— begin Data shown —

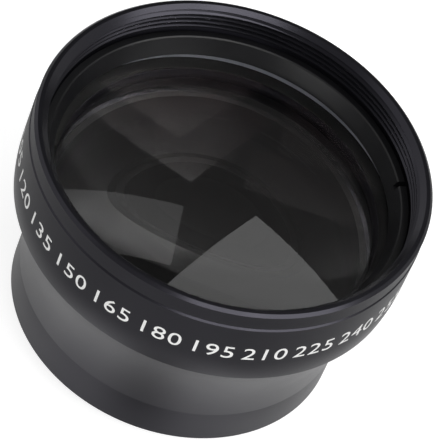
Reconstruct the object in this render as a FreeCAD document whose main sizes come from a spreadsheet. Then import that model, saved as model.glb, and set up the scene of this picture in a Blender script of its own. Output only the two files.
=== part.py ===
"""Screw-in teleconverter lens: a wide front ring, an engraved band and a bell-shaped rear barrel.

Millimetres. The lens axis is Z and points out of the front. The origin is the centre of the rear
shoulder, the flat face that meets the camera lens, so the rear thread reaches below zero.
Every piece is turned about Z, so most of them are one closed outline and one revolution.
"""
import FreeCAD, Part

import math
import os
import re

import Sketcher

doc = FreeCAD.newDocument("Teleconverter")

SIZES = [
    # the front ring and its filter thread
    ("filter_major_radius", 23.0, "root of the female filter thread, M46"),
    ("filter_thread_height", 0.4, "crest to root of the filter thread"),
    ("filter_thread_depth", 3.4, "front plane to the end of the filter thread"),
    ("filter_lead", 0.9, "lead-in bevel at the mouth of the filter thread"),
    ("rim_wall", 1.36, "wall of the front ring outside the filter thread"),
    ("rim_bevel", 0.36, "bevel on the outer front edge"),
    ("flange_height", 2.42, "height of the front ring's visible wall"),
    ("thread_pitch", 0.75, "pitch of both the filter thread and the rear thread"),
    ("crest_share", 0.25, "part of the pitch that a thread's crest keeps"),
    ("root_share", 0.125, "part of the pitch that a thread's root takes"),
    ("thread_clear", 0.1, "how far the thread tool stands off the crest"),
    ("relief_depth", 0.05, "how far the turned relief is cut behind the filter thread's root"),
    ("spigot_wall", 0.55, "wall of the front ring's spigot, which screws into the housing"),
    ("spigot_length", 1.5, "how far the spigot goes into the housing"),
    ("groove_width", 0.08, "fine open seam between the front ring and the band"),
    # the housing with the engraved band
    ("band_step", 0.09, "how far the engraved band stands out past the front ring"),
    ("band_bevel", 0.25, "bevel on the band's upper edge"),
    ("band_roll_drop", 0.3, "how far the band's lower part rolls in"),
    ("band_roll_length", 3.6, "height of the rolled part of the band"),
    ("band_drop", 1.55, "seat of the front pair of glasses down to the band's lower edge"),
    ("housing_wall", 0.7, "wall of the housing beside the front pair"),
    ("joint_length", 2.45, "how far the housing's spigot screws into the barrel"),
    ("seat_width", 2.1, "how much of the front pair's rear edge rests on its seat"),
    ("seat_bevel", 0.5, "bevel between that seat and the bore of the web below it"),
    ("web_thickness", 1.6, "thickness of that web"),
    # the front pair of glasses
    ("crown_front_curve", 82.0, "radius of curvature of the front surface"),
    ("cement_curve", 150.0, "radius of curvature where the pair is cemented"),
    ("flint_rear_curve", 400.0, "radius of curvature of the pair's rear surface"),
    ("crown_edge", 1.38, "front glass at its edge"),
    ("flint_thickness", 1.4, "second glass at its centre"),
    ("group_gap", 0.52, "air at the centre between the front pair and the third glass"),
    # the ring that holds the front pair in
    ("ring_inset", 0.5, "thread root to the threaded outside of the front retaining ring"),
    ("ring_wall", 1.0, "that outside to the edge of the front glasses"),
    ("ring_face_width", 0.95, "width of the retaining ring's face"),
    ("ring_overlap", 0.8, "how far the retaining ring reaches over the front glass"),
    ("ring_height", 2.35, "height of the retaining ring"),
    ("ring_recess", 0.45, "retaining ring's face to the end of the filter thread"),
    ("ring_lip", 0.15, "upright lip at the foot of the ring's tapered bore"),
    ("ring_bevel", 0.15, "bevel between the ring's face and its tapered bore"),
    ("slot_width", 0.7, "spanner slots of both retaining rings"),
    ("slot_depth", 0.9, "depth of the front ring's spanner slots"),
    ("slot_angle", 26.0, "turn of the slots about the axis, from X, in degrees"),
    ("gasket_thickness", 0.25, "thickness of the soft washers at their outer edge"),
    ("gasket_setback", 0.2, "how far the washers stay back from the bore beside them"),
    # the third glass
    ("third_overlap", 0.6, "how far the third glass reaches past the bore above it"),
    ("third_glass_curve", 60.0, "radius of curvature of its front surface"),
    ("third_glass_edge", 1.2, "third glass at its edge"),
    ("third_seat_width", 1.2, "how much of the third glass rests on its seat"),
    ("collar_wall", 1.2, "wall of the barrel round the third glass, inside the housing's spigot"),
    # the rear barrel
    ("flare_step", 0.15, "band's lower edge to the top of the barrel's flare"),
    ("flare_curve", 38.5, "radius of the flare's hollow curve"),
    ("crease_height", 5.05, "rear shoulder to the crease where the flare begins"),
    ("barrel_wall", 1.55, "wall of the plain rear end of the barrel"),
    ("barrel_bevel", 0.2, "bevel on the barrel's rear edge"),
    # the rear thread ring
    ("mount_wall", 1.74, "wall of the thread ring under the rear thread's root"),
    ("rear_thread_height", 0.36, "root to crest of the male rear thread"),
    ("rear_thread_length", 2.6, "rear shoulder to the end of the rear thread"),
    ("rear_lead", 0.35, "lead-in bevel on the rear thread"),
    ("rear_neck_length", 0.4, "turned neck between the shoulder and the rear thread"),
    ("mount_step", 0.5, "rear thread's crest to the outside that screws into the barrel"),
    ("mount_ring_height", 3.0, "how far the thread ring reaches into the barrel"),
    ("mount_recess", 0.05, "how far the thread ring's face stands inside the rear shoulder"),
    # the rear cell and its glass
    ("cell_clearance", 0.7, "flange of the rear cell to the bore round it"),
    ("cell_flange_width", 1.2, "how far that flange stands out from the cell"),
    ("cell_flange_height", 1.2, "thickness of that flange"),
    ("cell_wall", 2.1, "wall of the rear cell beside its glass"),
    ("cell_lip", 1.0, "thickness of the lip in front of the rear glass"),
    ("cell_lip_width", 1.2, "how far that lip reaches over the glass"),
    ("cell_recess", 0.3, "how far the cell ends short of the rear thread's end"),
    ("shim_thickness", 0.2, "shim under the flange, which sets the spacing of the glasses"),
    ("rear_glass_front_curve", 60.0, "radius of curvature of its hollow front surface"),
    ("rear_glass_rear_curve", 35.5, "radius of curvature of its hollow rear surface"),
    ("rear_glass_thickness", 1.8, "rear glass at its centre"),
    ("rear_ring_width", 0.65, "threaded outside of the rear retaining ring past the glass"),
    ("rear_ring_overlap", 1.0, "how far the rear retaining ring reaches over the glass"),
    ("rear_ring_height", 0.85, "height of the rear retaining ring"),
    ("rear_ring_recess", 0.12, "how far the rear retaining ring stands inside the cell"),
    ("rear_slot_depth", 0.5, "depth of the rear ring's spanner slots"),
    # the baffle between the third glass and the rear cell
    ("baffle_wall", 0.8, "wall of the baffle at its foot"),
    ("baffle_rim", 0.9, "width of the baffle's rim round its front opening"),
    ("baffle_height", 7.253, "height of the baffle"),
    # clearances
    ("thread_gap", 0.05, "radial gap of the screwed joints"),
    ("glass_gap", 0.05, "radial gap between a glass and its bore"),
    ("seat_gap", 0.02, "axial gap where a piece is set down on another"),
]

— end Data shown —
— begin Data shown —

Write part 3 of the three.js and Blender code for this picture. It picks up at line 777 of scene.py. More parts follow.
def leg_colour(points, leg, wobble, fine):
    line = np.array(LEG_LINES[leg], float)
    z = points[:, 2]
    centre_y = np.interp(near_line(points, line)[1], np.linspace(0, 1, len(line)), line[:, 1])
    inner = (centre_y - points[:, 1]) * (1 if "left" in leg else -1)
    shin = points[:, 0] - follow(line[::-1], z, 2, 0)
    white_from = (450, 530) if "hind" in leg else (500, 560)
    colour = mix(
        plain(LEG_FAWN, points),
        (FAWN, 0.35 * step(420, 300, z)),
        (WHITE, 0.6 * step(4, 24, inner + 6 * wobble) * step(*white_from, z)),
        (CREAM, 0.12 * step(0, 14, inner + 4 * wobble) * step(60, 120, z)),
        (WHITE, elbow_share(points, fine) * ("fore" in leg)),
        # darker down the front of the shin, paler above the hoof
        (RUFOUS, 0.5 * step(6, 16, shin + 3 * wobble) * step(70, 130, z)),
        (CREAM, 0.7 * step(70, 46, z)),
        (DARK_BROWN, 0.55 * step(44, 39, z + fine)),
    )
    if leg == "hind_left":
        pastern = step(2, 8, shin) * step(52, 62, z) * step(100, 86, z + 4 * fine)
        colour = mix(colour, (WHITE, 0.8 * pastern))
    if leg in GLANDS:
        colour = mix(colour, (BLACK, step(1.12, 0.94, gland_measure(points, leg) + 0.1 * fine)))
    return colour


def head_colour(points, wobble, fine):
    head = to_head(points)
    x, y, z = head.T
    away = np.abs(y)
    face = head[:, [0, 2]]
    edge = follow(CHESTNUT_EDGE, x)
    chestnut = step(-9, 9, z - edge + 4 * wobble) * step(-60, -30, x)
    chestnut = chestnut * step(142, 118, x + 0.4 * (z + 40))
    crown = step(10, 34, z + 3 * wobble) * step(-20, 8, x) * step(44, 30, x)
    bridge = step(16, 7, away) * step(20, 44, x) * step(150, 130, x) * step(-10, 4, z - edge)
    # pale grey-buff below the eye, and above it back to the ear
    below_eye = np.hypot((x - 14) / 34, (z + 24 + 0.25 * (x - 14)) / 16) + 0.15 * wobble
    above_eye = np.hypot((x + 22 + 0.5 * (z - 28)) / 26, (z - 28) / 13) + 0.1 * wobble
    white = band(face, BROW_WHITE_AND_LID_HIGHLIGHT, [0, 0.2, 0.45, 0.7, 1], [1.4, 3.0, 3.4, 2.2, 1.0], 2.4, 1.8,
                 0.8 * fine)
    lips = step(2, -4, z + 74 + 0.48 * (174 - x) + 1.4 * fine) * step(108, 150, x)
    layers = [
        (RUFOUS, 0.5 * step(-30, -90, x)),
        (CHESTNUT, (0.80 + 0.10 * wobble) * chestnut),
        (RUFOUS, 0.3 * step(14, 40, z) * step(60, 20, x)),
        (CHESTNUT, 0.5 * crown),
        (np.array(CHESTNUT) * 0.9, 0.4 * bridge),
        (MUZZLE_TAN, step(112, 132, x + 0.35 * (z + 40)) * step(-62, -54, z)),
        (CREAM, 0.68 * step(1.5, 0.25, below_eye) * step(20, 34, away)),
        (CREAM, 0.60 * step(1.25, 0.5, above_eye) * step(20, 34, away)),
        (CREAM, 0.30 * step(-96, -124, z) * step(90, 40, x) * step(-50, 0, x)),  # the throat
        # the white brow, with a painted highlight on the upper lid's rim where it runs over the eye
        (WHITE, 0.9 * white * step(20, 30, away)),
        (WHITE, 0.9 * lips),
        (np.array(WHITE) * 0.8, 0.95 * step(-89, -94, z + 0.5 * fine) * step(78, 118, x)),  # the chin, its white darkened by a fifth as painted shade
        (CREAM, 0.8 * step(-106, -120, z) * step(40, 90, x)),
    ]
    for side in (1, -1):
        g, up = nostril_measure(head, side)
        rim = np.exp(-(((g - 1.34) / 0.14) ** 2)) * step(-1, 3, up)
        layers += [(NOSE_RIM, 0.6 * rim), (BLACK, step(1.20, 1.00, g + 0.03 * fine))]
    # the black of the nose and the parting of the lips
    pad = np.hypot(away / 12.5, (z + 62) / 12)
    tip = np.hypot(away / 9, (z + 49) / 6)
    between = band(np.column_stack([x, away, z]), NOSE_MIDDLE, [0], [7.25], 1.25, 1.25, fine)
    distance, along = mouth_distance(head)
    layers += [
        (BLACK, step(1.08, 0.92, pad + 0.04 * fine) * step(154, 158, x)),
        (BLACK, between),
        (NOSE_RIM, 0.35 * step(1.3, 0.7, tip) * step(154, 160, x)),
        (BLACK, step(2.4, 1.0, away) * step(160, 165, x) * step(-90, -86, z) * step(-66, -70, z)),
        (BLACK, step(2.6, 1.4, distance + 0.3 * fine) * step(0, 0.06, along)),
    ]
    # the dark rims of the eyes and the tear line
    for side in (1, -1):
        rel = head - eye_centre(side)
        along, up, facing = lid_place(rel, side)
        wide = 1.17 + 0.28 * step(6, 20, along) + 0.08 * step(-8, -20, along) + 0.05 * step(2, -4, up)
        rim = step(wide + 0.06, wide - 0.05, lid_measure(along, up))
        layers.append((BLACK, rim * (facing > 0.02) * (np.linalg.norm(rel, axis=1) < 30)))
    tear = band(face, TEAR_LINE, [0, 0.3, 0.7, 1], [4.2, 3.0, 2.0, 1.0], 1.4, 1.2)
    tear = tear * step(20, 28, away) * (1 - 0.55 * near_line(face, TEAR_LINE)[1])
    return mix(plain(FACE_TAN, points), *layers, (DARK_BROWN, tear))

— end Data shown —
— begin Data shown —

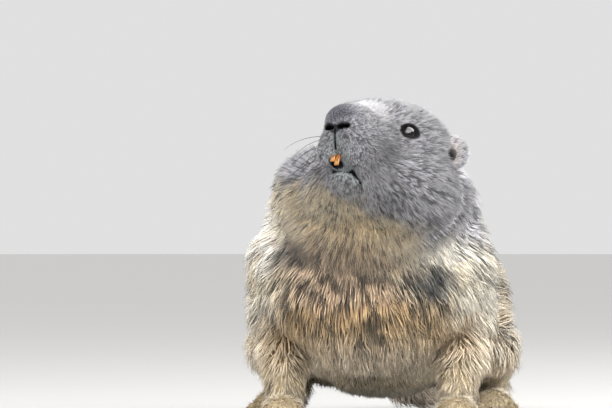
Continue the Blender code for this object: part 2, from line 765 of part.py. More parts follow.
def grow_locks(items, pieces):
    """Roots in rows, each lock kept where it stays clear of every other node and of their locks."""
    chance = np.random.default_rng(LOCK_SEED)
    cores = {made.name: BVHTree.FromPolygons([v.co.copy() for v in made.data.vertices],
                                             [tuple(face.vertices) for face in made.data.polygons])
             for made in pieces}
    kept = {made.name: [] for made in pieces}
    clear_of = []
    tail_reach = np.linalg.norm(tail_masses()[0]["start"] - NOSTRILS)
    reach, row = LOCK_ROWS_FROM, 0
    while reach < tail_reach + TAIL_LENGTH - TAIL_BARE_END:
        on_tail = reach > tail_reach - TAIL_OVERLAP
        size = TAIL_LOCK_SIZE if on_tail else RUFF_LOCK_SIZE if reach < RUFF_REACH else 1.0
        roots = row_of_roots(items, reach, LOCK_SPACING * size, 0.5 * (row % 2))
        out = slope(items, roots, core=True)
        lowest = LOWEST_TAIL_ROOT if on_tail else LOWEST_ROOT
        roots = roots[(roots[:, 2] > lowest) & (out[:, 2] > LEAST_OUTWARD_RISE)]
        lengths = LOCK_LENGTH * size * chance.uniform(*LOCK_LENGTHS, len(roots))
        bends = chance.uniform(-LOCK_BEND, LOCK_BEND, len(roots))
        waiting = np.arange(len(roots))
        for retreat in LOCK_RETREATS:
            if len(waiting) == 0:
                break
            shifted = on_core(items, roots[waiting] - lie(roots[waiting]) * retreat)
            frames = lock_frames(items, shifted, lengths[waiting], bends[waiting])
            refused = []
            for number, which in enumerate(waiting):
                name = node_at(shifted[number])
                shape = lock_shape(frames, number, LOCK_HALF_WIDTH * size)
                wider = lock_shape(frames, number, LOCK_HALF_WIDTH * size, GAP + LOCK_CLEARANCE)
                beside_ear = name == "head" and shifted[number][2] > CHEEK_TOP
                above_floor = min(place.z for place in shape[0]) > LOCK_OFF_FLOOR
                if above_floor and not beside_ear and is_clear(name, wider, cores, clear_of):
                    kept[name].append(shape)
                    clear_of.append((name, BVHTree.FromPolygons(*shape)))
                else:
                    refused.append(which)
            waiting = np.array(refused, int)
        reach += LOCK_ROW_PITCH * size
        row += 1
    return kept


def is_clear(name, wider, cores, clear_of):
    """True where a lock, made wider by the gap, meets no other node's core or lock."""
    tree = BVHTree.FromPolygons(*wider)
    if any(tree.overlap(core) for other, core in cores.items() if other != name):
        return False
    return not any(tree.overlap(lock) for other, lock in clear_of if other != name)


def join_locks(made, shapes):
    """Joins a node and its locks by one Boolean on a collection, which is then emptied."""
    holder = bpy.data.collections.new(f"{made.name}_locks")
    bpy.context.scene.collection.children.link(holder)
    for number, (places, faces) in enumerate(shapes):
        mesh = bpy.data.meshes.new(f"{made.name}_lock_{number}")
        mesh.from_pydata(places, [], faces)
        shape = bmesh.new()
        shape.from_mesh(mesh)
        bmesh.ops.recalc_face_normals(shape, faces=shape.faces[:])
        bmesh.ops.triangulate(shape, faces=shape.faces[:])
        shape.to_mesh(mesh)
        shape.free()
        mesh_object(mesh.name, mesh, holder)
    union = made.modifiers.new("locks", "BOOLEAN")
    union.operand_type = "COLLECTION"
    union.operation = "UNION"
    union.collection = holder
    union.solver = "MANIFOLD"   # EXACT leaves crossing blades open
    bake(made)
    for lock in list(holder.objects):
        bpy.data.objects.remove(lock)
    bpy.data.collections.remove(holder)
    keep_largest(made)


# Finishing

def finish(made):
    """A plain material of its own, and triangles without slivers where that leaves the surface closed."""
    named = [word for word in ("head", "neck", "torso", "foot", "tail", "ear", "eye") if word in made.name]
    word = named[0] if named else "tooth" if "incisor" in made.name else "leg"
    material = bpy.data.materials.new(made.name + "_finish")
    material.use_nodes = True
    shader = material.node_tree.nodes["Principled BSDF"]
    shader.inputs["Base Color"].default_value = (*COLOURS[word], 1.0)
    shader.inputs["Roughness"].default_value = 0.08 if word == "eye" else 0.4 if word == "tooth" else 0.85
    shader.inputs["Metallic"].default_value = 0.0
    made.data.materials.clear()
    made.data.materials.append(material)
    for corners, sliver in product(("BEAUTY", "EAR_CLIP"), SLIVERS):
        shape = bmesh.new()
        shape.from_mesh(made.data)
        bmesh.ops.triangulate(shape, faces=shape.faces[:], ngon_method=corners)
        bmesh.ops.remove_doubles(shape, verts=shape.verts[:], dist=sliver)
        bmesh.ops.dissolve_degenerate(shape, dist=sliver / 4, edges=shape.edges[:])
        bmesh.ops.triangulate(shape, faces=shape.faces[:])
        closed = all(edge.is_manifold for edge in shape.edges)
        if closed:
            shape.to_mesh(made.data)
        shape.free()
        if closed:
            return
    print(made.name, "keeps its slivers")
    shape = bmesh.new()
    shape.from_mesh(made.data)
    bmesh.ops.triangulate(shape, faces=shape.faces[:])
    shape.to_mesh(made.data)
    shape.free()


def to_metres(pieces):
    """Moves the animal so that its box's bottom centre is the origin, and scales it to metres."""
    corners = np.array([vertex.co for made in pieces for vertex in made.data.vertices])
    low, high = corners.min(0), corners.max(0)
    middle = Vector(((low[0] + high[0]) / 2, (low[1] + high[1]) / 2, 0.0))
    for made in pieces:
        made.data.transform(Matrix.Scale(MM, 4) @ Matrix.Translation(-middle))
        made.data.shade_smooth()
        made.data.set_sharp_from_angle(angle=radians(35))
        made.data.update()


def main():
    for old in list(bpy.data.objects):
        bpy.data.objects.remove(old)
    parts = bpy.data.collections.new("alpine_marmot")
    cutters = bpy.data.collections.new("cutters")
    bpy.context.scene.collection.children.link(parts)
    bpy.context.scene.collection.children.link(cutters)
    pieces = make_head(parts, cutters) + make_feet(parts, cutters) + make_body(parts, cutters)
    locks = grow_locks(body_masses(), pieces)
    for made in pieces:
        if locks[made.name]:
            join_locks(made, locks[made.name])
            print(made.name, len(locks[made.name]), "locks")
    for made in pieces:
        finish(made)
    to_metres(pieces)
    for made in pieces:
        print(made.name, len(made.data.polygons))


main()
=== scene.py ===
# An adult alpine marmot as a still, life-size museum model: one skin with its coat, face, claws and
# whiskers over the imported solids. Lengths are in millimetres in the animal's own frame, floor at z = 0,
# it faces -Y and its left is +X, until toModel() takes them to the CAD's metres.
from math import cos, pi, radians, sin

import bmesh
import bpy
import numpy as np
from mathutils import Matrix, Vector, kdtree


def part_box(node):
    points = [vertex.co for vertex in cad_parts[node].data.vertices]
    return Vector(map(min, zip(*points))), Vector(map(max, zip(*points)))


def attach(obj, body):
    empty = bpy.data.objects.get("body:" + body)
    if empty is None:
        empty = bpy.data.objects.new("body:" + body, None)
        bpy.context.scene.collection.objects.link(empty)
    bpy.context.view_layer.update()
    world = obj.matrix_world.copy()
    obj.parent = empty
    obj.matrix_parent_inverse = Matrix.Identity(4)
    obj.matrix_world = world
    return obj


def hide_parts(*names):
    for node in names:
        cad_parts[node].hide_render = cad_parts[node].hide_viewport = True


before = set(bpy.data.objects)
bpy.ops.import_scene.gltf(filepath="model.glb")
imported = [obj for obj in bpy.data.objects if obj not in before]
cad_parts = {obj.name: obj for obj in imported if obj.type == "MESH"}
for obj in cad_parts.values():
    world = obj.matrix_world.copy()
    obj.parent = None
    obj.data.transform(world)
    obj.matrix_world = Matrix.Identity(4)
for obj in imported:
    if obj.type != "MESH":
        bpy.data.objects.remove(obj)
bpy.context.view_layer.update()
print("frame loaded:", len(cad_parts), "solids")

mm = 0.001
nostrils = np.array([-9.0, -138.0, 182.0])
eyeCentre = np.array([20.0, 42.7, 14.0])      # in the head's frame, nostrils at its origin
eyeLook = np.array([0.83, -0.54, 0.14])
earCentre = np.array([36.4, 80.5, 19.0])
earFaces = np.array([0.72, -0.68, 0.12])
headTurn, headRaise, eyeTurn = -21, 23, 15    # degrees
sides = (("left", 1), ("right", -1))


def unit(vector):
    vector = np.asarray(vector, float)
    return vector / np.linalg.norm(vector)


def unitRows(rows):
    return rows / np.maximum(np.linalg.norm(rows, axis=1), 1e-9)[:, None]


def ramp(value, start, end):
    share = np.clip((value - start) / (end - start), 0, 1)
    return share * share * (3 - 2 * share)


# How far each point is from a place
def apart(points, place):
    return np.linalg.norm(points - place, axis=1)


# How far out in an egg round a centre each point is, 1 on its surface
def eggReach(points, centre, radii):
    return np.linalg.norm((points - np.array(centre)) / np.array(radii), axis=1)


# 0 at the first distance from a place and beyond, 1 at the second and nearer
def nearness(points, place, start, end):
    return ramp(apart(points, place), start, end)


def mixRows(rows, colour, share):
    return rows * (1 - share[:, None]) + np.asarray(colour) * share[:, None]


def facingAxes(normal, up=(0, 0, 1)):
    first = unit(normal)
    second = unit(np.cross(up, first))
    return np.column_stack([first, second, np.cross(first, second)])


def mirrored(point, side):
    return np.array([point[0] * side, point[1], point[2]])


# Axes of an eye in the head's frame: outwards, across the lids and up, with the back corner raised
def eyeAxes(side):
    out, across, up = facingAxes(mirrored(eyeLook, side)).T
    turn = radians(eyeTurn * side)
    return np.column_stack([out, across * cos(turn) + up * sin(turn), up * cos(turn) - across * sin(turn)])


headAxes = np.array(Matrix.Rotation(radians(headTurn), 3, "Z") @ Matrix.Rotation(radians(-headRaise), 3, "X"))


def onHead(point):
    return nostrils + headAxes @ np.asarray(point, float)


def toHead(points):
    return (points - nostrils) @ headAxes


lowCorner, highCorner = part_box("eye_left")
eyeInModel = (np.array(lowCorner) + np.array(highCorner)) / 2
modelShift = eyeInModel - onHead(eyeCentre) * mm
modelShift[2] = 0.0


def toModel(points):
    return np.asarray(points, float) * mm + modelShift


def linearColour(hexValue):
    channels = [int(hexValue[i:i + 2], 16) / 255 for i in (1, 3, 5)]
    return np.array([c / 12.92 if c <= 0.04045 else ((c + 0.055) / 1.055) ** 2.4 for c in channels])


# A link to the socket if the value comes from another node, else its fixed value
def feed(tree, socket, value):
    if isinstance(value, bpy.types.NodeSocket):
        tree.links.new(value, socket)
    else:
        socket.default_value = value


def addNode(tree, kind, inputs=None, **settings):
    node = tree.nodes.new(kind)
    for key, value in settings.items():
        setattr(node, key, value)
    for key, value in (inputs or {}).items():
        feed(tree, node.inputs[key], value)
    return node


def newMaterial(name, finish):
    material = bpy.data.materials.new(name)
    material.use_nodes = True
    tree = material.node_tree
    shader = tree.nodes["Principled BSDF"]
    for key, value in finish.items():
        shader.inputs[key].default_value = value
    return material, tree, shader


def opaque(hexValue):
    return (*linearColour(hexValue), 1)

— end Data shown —

_What you have to do_
Quote word for word the lines from the line holding "zip(*points))), Vector(map(max, zip(*points)))" through the line holding "obj.data.transform(world)"; include both of those lines and add nothing.

_Answer to this task_
    return Vector(map(min, zip(*points))), Vector(map(max, zip(*points)))


def attach(obj, body):
    empty = bpy.data.objects.get("body:" + body)
    if empty is None:
        empty = bpy.data.objects.new("body:" + body, None)
        bpy.context.scene.collection.objects.link(empty)
    bpy.context.view_layer.update()
    world = obj.matrix_world.copy()
    obj.parent = empty
    obj.matrix_parent_inverse = Matrix.Identity(4)
    obj.matrix_world = world
    return obj


def hide_parts(*names):
    for node in names:
        cad_parts[node].hide_render = cad_parts[node].hide_viewport = True


before = set(bpy.data.objects)
bpy.ops.import_scene.gltf(filepath="model.glb")
imported = [obj for obj in bpy.data.objects if obj not in before]
cad_parts = {obj.name: obj for obj in imported if obj.type == "MESH"}
for obj in cad_parts.values():
    world = obj.matrix_world.copy()
    obj.parent = None
    obj.data.transform(world)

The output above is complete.